Task statement> Which lines below hold the word "bodies"? Copy all of them.

Data shown>
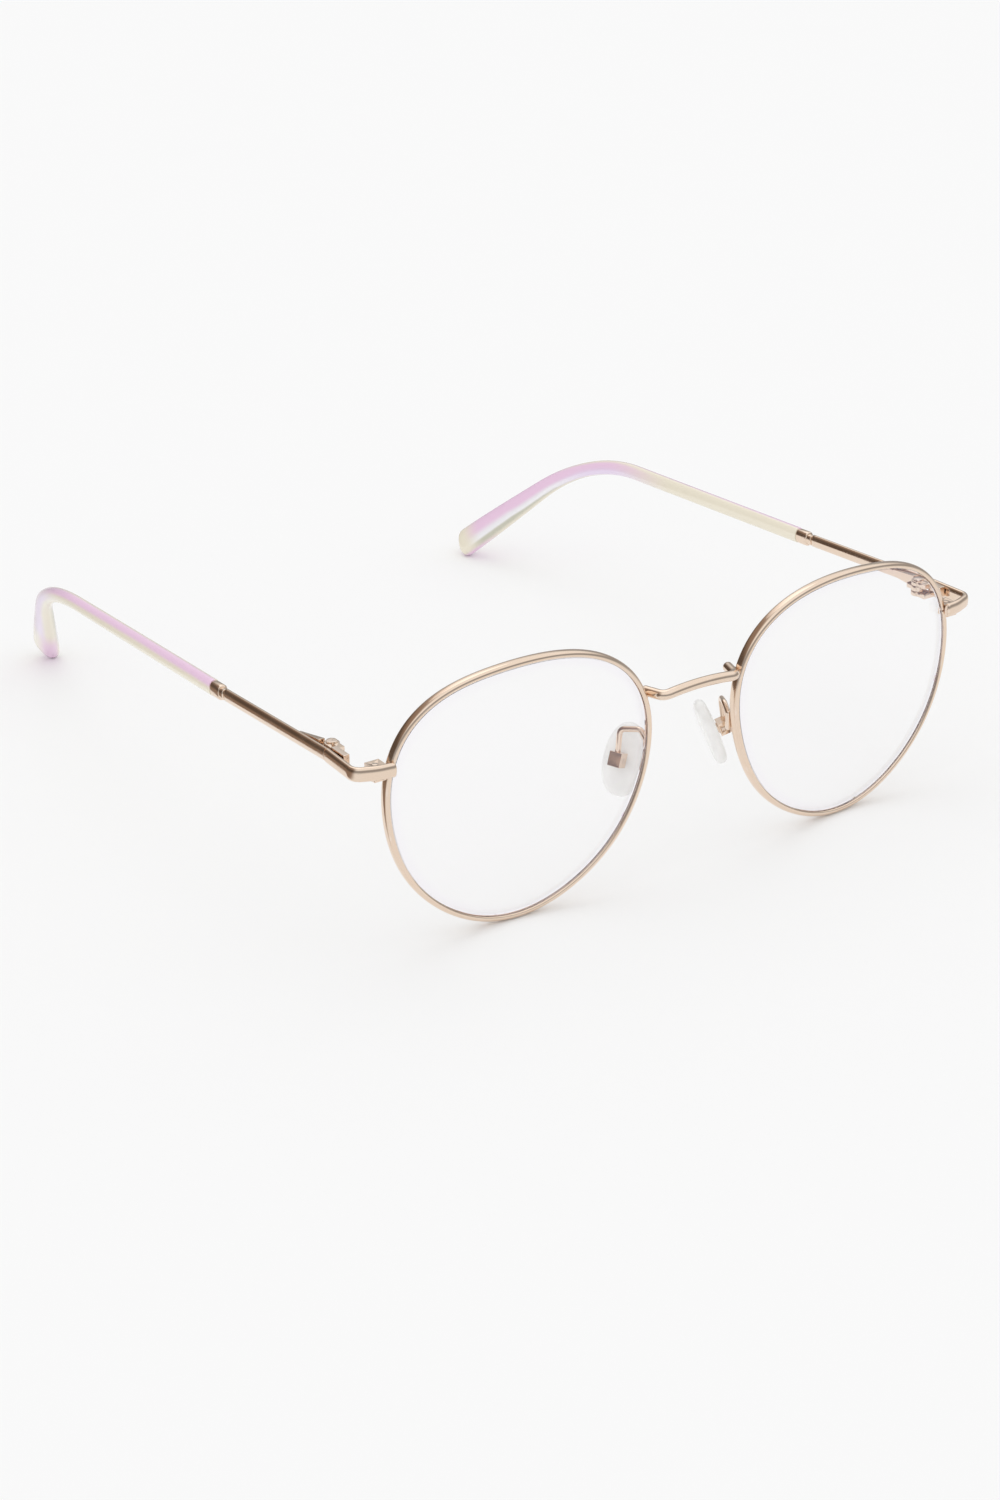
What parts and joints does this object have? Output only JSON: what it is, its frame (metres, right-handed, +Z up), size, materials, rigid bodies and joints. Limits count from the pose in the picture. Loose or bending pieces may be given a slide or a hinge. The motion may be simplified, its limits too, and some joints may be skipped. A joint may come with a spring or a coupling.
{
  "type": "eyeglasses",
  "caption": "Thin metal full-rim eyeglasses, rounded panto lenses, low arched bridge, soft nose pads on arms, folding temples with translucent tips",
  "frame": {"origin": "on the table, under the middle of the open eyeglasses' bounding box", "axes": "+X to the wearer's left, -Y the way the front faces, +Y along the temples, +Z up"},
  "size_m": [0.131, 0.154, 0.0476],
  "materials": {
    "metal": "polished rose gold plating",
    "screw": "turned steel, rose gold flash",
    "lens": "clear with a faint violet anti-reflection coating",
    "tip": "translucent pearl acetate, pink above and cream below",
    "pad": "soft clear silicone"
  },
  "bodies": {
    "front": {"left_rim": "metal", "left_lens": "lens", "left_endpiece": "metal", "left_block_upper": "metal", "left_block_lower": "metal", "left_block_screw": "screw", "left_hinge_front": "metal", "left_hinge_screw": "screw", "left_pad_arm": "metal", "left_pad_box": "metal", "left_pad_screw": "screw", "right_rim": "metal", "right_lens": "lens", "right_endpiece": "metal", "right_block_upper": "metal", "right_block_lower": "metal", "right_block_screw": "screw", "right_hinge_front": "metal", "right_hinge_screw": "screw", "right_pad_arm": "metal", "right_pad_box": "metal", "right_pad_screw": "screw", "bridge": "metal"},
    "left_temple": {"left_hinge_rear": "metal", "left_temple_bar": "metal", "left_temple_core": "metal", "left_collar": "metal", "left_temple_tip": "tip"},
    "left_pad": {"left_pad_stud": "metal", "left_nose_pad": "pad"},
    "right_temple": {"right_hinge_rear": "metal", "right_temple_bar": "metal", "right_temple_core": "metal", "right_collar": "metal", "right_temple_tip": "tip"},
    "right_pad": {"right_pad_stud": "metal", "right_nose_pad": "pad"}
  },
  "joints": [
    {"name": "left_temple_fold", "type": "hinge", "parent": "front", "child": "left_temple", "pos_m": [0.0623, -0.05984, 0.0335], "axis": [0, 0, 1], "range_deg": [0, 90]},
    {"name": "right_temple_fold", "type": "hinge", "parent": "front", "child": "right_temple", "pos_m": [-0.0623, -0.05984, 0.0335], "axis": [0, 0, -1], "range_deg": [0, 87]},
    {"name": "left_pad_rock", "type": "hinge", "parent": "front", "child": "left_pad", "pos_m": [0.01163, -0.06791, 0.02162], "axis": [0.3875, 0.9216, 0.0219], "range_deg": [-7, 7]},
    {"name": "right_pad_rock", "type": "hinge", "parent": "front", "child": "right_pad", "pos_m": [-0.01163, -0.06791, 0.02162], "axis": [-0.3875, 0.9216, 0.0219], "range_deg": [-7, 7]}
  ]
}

The completed task>
What parts and joints does this object have? Output only JSON: what it is, its frame (metres, right-handed, +Z up), size, materials, rigid bodies and joints. Limits count from the pose in the picture. Loose or bending pieces may be given a slide or a hinge. The motion may be simplified, its limits too, and some joints may be skipped. A joint may come with a spring or a coupling.
  "bodies": {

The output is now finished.